*** Given information

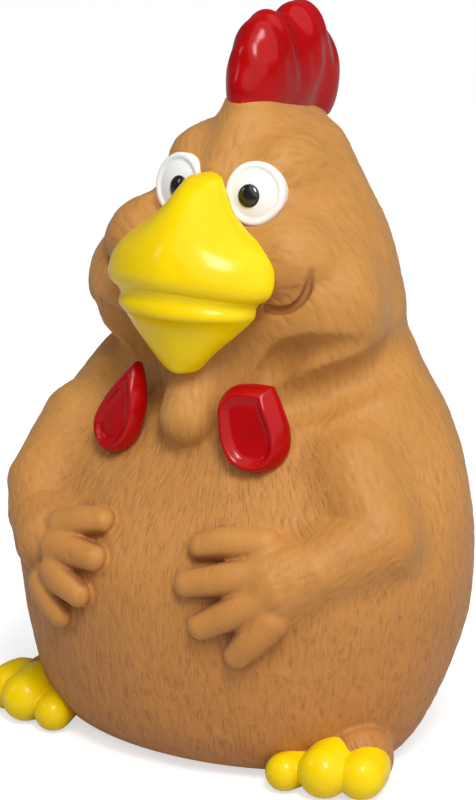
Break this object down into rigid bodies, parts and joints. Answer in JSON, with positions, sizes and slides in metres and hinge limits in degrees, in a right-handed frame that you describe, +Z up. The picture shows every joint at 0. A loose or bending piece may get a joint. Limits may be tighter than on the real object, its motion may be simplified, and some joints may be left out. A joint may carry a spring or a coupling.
{
  "type": "squeaky rubber chicken toy",
  "caption": "Sitting cartoon hen, hollow squeeze toy in brown rubber with painted comb, beak, wattles and feet and a squeaker in its base.",
  "frame": {"origin": "middle of the outline's underside, on the surface the hen sits on", "axes": "+Z up to the comb, -Y towards the beak, +X towards the hen's left side"},
  "size_m": [0.102, 0.0813, 0.1498],
  "materials": {
    "brown_rubber": "matte",
    "red_paint": "gloss",
    "yellow_paint": "gloss",
    "white_paint": "gloss",
    "black_paint": "gloss",
    "squeaker_plastic": "satin",
    "reed_film": "satin"
  },
  "bodies": {
    "body": {"skin": "brown_rubber", "left_foot": "yellow_paint", "right_foot": "yellow_paint", "squeaker_cup": "squeaker_plastic", "sound_block": "squeaker_plastic", "reed_clamp": "squeaker_plastic", "air_cap": "squeaker_plastic"},
    "head": {"upper_beak": "yellow_paint", "lower_beak": "yellow_paint", "left_eye": "white_paint", "right_eye": "white_paint", "left_pupil": "black_paint", "right_pupil": "black_paint", "left_wattle": "red_paint", "right_wattle": "red_paint"},
    "comb": {"comb": "red_paint"},
    "reed": {"reed": "reed_film"}
  },
  "joints": [
    {"name": "head_squash", "type": "slide", "parent": "body", "child": "head", "axis": [0, 0, -1], "range_m": [0, 0.012], "stiffness_N_per_m": 900, "deforming": ["skin"]},
    {"name": "comb_flex", "type": "hinge", "parent": "head", "child": "comb", "pos_m": [0, 0.0138, 0.1301], "axis": [0, 1, 0], "range_deg": [-12, 12], "stiffness_Nm_per_rad": 0.06},
    {"name": "reed_beat", "type": "hinge", "parent": "body", "child": "reed", "pos_m": [-0.0057, 0.00075, 0.0079], "axis": [0, -1, 0], "range_deg": [-2, 4], "stiffness_Nm_per_rad": 0.0002}
  ]
}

******

— Stated problem —
Make an exact copy of every line in the data.

— Reply —
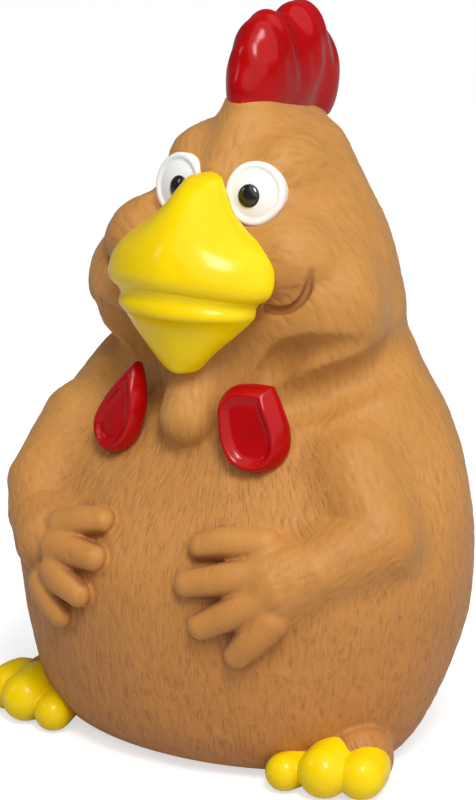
Break this object down into rigid bodies, parts and joints. Answer in JSON, with positions, sizes and slides in metres and hinge limits in degrees, in a right-handed frame that you describe, +Z up. The picture shows every joint at 0. A loose or bending piece may get a joint. Limits may be tighter than on the real object, its motion may be simplified, and some joints may be left out. A joint may carry a spring or a coupling.
{
  "type": "squeaky rubber chicken toy",
  "caption": "Sitting cartoon hen, hollow squeeze toy in brown rubber with painted comb, beak, wattles and feet and a squeaker in its base.",
  "frame": {"origin": "middle of the outline's underside, on the surface the hen sits on", "axes": "+Z up to the comb, -Y towards the beak, +X towards the hen's left side"},
  "size_m": [0.102, 0.0813, 0.1498],
  "materials": {
    "brown_rubber": "matte",
    "red_paint": "gloss",
    "yellow_paint": "gloss",
    "white_paint": "gloss",
    "black_paint": "gloss",
    "squeaker_plastic": "satin",
    "reed_film": "satin"
  },
  "bodies": {
    "body": {"skin": "brown_rubber", "left_foot": "yellow_paint", "right_foot": "yellow_paint", "squeaker_cup": "squeaker_plastic", "sound_block": "squeaker_plastic", "reed_clamp": "squeaker_plastic", "air_cap": "squeaker_plastic"},
    "head": {"upper_beak": "yellow_paint", "lower_beak": "yellow_paint", "left_eye": "white_paint", "right_eye": "white_paint", "left_pupil": "black_paint", "right_pupil": "black_paint", "left_wattle": "red_paint", "right_wattle": "red_paint"},
    "comb": {"comb": "red_paint"},
    "reed": {"reed": "reed_film"}
  },
  "joints": [
    {"name": "head_squash", "type": "slide", "parent": "body", "child": "head", "axis": [0, 0, -1], "range_m": [0, 0.012], "stiffness_N_per_m": 900, "deforming": ["skin"]},
    {"name": "comb_flex", "type": "hinge", "parent": "head", "child": "comb", "pos_m": [0, 0.0138, 0.1301], "axis": [0, 1, 0], "range_deg": [-12, 12], "stiffness_Nm_per_rad": 0.06},
    {"name": "reed_beat", "type": "hinge", "parent": "body", "child": "reed", "pos_m": [-0.0057, 0.00075, 0.0079], "axis": [0, -1, 0], "range_deg": [-2, 4], "stiffness_Nm_per_rad": 0.0002}
  ]
}